Il rischio evidentemente è sempre
quello di anteporre le dichiarazioni, l'indignazione e le rimostranze prima della
musica. Non accade certo per Ani DiFranco, che dopo più di venti anni di carriera
e infiniti album indipendenti possiede ancora la forza per non scadere nella banalità
dei gesti. Ciò considerato, ¿Which Side Are You On? non è solamente
il segno dei tempi (dall'onda emotiva del movimento Occupy Wall Street alla crisi
economica alle imminenti elezioni americane), ma anche un disco complesso che
unisce la cantautrice politica da una parte e la donna Ani DiFranco dall'altra,
con il suo privato, la condizione familiare e la maturità. In questo senso probabilmente
l'album "soffre" di alti e bassi, di contraddizioni e umori musicali che sono
tuttavia il segno di come l'artista si sia presa i suoi rischi: ad una prima parte
generalmente intensa e vibrante, con le riflessioni personali di Life
Boat, il folk obliquo che le è proprio di Unworry,
il dolcissimo calypso di Splinter fino alla
irrinunciabile esposizione dei temi sulla sessualità di Promiscuity,
ballata che rilegge alla maniera dell'artista il talkin' blues, corrisponde poi
un finale che sembra un po' affievolirsi, non tanto nelle istanze, ma proprio
nella vitalità della musica, lì dove Hearse,
la lunga Amendment (tema: i diritti individuali
e le libertà personali, con riferimenti all'aborto) e Zoo
appaiono sbiadite nei colori.
Da questo punto di vista ¿Which Side Are
You On? sembra essere opera più "azzaradata" nel mix fra parole e musica dei pur
ottimi Reprieve e Red Letter Year e quando si rischia e ci si espone sono da mettere
nel conto le insicurezze e persino i passi falsi.
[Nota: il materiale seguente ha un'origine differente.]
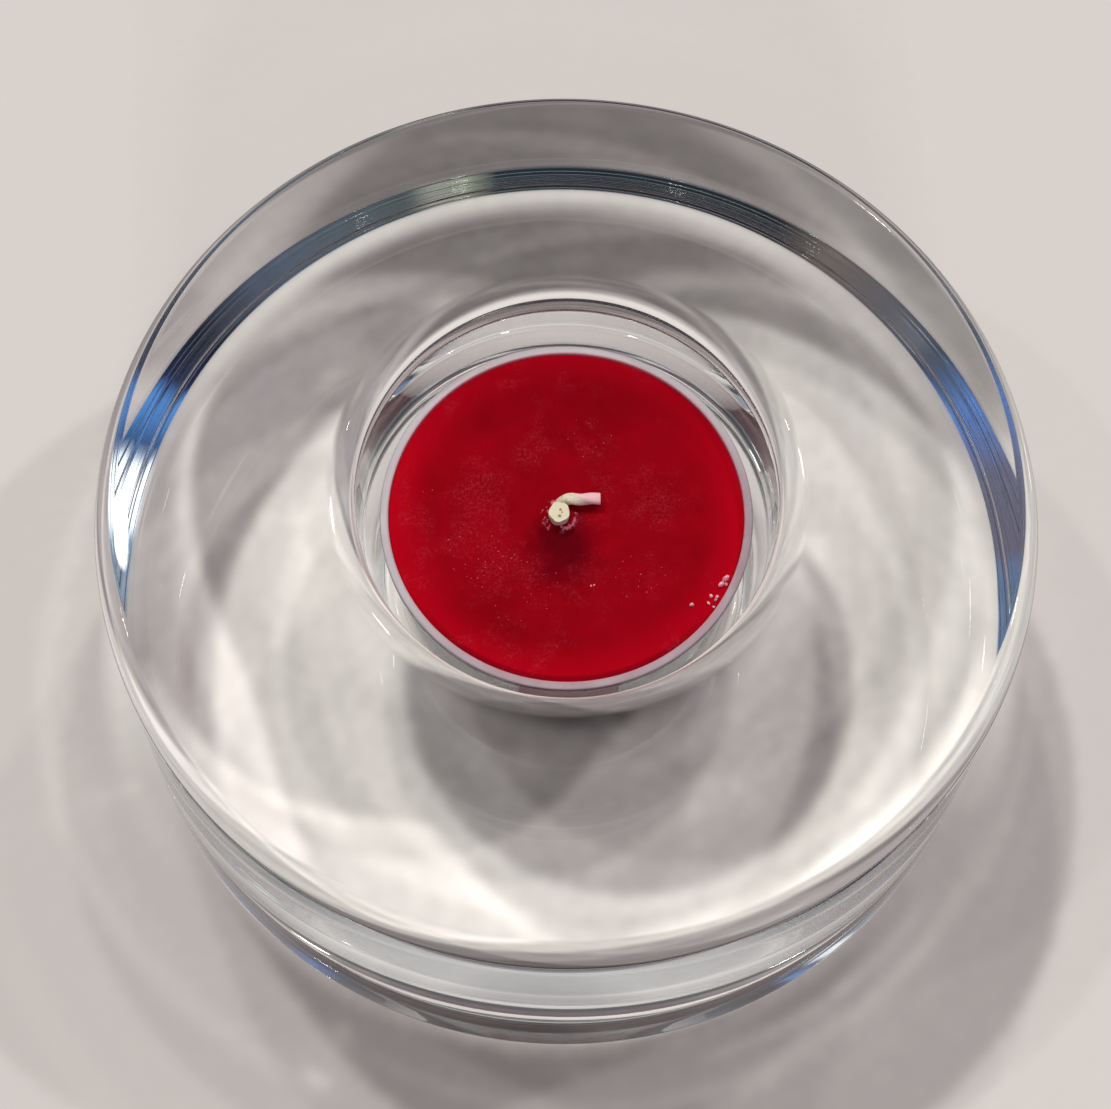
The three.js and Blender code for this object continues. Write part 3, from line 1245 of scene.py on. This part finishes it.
@dataclass
class Wick:
    """The cotton cord: one end stands up, the other lies over to the right."""

    tail_radius: float = 0.66
    tip_y: float = -0.85
    stand: float = 2.1
    straight: float = 5.0
    tail_turn_x: float = -0.5
    tail_turn_y: float = 0.95
    tail_length: float = 4.0
    tail_rise: float = 0.45
    tail_height: float = 1.0
    margin: float = 0.05
    strands: tuple[float, float, float] = (2.5, 5.0, 0.1)
    tail_strands: tuple[float, float, float] = (0.9, 3.0, 0.12)
    foot_z: float = field(default=0.0)

    def __post_init__(self) -> None:
        """Reads the cord's lower end from the frame."""
        self.foot_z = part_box("wick")[0][2] / MM

    def build(self, cords: CordTree, wax_top: float) -> list[bpy.types.Object]:
        """Makes the cord.

        Args:
            cords: the cord tree.
            wax_top: the height of the wax, in millimetres.

        Returns:
            The standing cord and the tail.
        """
        root_x, root_y = WICK_ROOT
        tip = Vector((root_x, self.tip_y, wax_top + self.stand - self.margin))
        cotton = Cotton().build(tip)
        route = [
            (0.0, 0.0, self.foot_z),
            (0.0, 0.0, self.foot_z + self.straight),
            (root_x, root_y, wax_top - 0.5),
            tuple(tip),
        ]
        standing = cords.lay("wick_cord", route, (WICK_RADIUS, *self.strands), cotton)
        turn_x, turn_y, top = self.tail_turn_x, self.tail_turn_y, wax_top + self.tail_height
        route = [
            (root_x, root_y + 0.2, wax_top - self.tail_radius),
            (turn_x, turn_y, wax_top + self.tail_rise),
            (turn_x + self.tail_length / 2, turn_y + self.tail_radius / 4, top),
            (turn_x + self.tail_length - self.margin, turn_y + self.tail_radius / 2, top),
        ]
        tail = cords.lay("wick_tail", route, (self.tail_radius * 0.98, *self.tail_strands), cotton)
        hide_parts("wick")
        for piece in (standing, tail):
            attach(piece, Body.TEALIGHT.value)
        return [standing, tail]


# Lamps and their light.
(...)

Nell'insieme tuttavia è indiscutibile
che momenti intimi quali Albacore, le gradazioni
reggea che aprono J (sguardo alla decadenza
americana dalla sua vista "privilegiata" di New Orleans, dove vive da diverso
tempo) e ancora gli sbiechi rintocchi dei fiati in If
Yr Not (ancora nella direzione dell'amata Lousiana, e ricordiamo che
al disco partecipano fra gli altri Cyril e Ivan Neville) siano la prova provata
di un'ispirazione che ancora smuove l'artista, con lo sguardo rivolto alle emozioni.